▸ DATA EXCERPT:
--

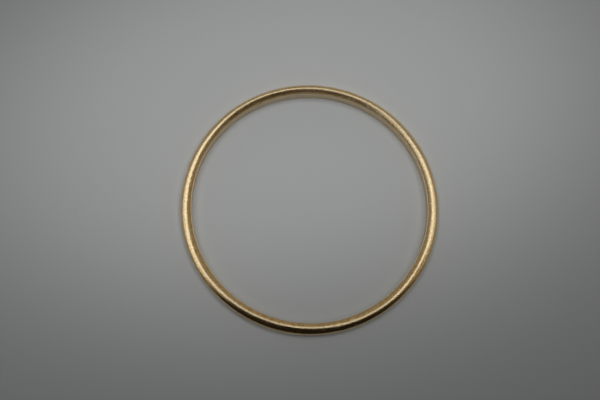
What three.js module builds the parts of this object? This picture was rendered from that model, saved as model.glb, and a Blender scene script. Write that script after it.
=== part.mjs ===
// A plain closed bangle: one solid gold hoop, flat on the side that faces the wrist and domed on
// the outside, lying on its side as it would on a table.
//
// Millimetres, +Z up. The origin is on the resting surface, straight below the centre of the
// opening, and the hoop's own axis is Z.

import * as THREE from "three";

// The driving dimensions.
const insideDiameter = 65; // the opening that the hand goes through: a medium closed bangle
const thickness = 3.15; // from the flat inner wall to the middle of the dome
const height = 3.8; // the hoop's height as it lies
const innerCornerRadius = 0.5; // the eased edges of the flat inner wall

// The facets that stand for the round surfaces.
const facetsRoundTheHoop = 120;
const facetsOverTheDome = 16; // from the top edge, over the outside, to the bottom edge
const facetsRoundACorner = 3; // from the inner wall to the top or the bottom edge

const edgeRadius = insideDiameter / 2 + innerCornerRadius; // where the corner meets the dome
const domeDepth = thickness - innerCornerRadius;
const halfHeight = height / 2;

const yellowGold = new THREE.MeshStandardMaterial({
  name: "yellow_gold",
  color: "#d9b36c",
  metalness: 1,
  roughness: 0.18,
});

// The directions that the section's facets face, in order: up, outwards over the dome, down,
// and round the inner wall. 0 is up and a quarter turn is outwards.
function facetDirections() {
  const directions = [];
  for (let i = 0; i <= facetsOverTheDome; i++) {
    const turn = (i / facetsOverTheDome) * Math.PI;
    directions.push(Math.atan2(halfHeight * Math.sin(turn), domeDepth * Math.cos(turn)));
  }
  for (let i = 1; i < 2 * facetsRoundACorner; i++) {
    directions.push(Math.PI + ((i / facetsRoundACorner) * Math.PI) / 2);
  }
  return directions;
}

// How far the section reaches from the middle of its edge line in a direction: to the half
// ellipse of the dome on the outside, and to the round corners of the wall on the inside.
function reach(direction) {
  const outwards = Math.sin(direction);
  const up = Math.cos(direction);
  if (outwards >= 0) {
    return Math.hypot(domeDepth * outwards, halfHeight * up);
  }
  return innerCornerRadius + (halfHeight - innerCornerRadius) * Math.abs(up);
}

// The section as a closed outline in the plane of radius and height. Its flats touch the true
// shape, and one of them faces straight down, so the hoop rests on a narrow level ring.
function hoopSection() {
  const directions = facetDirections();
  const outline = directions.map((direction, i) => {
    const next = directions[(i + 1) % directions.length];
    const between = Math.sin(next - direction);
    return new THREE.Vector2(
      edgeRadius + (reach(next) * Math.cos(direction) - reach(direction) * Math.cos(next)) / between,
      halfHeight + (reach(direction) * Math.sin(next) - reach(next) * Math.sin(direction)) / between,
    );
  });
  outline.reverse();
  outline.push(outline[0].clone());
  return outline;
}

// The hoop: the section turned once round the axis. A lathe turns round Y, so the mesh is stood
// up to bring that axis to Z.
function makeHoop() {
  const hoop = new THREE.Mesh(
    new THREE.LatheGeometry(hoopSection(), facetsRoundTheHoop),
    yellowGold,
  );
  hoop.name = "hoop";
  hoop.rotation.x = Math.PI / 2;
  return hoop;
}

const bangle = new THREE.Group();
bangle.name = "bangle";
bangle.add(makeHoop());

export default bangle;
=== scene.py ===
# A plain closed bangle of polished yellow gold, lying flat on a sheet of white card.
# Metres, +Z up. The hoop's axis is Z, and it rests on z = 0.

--

Repeat only the lines running from the line that contains "const bangle = new THREE.Group();" through the last line above, inclusive.

const bangle = new THREE.Group();
bangle.name = "bangle";
bangle.add(makeHoop());

export default bangle;
=== scene.py ===
# A plain closed bangle of polished yellow gold, lying flat on a sheet of white card.
# Metres, +Z up. The hoop's axis is Z, and it rests on z = 0.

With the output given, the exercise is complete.